High Fencing and Range Management

deer lying on grass in front of a fence

There is a lot of discussion going on about the ethics of high fencing of deer ranges.  Many traditional ranchers view the phenomena of high fencing as blights on the land as large ranches get broken up into smaller acreage.  And from a purely ecological point of view, it probably is.  However, I am beginning to take a different view of high fencing.  I am beginning to see it as the next logical progression in animal management.

For those readers who may not know what I mean when I say “high fences”, I am referring to the eight-foot fencing being put up on lands now to enclose the wildlife population as well as any livestock on the land.

Good or bad, high fencing is here to stay, and increase in impact.  And while it is true that poor management can come close to destroying a natural habitat within a high fence.  It is really not that much different than when man first began to fence in livestock.

Even when the range was open, man over-stocked the range.  The only thing that helped to protect the natural habitat was that periodic droughts and severe winters killed off livestock numbers to allow the country to recover before more livestock could be raised to replace them.

Without trucks and railroads, in the early days, you couldn’t move livestock around very rapidly, so if there was a large die-off, it might take as much as three to five years to re-build numbers back up.

But in the 1870’s, man really began to settle the western states and found that even if they tried to manage their range resource well, when their neighbors didn’t it affected their livestock productivity.  Their answer was to begin fencing, thanks to Mr. Glidden’s great invention of barbed wire.

When the ranges were fenced in, management became more important.  A lack of management led to overuse of the range resource and reduction in habitat potential.  Of course, they didn’t know much about range resource management back then, so many of the ranges became degraded from their potential productivity.

Over the years, as sheep and goats were fenced as well as cattle, more of the ranges became degraded from over grazing.  When droughts came, as they have and always will, the producers were able to maintain their animal numbers due to the new concept of supplemental feeding.  As trucking became possible, it also became possible to bring supplements to the ranch, and get them to the animals.  Of course, this led to more overuse of the range and greater deterioration.
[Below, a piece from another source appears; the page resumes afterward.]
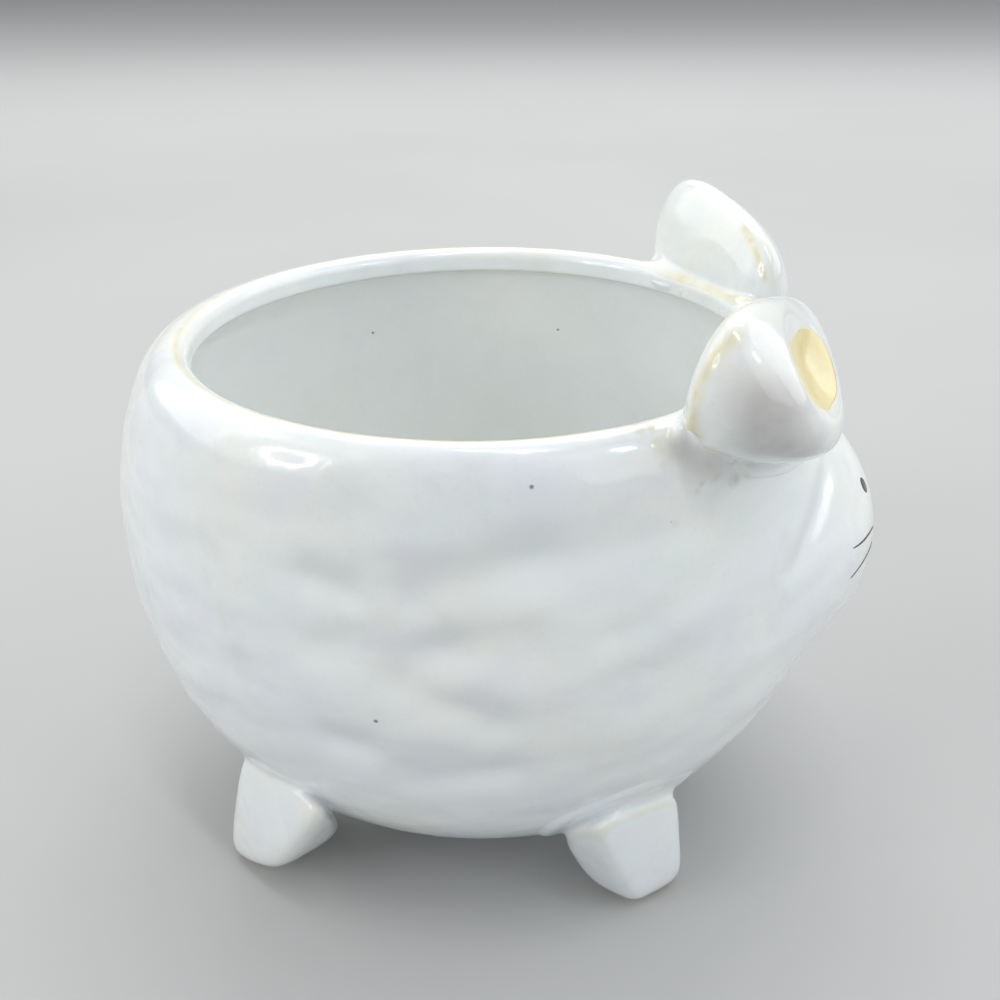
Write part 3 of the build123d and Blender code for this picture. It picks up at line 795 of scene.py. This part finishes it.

Does this scenario sound familiar?  It sounds like the prediction the livestock producers say will happen with high fencing.  And it’s a lot of what will happen with many of the high fence places.

But does that mean that we should try to prevent high fencing?  I don’t think so, even if we could.  In my opinion, those ranchers who grazed all the better forages from the native rangelands, and browsed all of the better browse from the Hill Country and Edwards Plateau have no ground to stand on in fighting high fencing.

High fencing is not the problem, no more that low fencing was.  It is the management that takes place within the fencing that causes the damage.  The livestock producers that first fenced the ranges have an excuse – they honestly didn’t know any better.  The knowledge of how forages grow and respond to grazing was nowhere near as advanced as it is now.

Now we have no excuse.  We do have that knowledge of how to use range resources in a way that allows for animal productivity as well as sustaining the range.  And anyone, low fence or high, that practices poor management can ruin the resource.

The answer to the problem of high fencing is to teach these new owners of the resource who put up high fences, how to manage their resource to perpetuate its productivity and health.  We need to encourage them to learn about plant management and animal behavior.   But first and foremost, the current livestock producers need to practice good range resource management.

The best way to teach people is to lead by example.  We all have to manage our resources in a way that sustains the plant population in a high state of productivity and continue to learn more about managing our resources and  improving them.

The increasing number of high fences going up on native lands is not going to stop.  It seems to me that those of us already in agriculture have two choices.  Either we stand aside and gripe and complain about how they will ruin the ecosystem, or we go over and extend our hand to offer the knowledge and expertise we have to help them learn to manage it better than our forefathers did when they first fenced the range.

We all have to do our part to utilize and conserve our natural resources, and help our new neighbors learn as well whether they have high or low fencing.   High fencing can either be blights on the land, or the next level of animal management on native ranges.  It’s up to the landowners and animal managers to insure that it doesn’t harm the ecosystem.  As an old saying from the sixties stated, “Be part of the solution, not part of the problem”.  I’m for being a part of the solution.